→ YOUR INSTRUCTIONS:
From the listing below, copy every line with the word "materials".

→ INFORMATION SUPPLIED:
###

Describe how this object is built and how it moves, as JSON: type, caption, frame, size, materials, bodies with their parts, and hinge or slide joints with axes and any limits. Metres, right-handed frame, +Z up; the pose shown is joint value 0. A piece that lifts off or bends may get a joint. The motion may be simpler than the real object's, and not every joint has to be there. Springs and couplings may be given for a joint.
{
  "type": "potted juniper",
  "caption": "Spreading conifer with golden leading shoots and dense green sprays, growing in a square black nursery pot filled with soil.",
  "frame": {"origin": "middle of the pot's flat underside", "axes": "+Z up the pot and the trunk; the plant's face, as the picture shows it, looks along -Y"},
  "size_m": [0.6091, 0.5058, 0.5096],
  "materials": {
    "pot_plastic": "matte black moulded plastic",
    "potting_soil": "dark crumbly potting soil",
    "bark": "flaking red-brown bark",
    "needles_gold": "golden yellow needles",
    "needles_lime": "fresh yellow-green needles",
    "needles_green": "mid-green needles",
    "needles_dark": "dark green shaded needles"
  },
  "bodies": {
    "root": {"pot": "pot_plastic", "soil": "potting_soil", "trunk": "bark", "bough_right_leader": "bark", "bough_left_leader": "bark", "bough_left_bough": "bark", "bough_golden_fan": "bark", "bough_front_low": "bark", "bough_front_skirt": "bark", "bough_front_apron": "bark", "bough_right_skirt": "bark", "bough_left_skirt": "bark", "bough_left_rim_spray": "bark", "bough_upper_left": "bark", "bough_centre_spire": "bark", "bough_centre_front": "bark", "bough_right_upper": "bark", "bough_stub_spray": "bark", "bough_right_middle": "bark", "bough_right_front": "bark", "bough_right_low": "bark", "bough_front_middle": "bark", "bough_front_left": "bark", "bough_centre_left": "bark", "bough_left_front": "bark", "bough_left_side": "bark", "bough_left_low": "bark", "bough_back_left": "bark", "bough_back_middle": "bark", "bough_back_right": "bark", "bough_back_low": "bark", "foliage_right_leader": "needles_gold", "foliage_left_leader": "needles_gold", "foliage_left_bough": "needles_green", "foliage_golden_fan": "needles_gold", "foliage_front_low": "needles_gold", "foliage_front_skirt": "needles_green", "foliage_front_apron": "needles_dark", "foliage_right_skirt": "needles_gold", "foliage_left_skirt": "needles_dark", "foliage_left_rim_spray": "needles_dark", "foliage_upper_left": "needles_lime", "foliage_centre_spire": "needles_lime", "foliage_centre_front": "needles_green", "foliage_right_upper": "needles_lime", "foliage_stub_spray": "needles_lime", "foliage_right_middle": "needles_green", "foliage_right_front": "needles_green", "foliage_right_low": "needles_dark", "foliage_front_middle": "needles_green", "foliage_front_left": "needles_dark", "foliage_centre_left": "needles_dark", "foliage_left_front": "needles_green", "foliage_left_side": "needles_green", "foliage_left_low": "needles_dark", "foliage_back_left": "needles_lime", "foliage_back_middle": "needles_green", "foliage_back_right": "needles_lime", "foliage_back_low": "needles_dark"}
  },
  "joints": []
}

###

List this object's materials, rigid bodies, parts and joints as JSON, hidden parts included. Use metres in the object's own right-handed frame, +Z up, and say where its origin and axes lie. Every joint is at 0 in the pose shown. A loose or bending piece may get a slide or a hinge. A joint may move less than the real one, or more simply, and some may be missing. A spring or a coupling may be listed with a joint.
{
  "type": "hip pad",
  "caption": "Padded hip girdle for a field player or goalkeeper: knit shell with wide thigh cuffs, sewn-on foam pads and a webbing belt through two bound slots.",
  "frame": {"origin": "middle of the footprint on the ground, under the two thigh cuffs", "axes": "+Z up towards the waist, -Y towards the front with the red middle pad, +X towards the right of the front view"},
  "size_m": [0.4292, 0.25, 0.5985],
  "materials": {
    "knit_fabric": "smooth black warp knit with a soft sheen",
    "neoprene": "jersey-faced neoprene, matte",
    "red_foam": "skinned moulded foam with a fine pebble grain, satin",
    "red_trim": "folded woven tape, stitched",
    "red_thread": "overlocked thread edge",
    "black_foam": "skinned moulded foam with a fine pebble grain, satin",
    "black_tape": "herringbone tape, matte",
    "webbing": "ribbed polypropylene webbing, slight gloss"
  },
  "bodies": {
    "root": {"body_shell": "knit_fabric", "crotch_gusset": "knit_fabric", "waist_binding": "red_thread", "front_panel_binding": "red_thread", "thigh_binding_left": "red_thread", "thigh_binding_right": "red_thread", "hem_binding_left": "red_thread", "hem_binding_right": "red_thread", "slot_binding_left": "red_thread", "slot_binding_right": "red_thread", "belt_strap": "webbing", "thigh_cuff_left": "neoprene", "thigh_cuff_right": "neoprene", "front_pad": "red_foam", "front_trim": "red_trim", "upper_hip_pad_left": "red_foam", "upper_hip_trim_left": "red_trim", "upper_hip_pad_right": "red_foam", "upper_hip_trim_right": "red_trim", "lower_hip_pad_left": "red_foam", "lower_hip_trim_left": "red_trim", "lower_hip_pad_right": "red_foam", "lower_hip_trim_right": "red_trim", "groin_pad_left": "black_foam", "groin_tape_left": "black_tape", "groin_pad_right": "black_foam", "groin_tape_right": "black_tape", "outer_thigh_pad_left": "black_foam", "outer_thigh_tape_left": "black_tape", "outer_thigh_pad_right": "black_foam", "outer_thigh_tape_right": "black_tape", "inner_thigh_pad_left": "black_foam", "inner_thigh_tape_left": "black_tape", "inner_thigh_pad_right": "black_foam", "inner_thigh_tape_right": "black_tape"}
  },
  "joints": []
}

###

→ OUTPUT OF THE TASK:
Describe how this object is built and how it moves, as JSON: type, caption, frame, size, materials, bodies with their parts, and hinge or slide joints with axes and any limits. Metres, right-handed frame, +Z up; the pose shown is joint value 0. A piece that lifts off or bends may get a joint. The motion may be simpler than the real object's, and not every joint has to be there. Springs and couplings may be given for a joint.
  "materials": {
List this object's materials, rigid bodies, parts and joints as JSON, hidden parts included. Use metres in the object's own right-handed frame, +Z up, and say where its origin and axes lie. Every joint is at 0 in the pose shown. A loose or bending piece may get a slide or a hinge. A joint may move less than the real one, or more simply, and some may be missing. A spring or a coupling may be listed with a joint.
  "materials": {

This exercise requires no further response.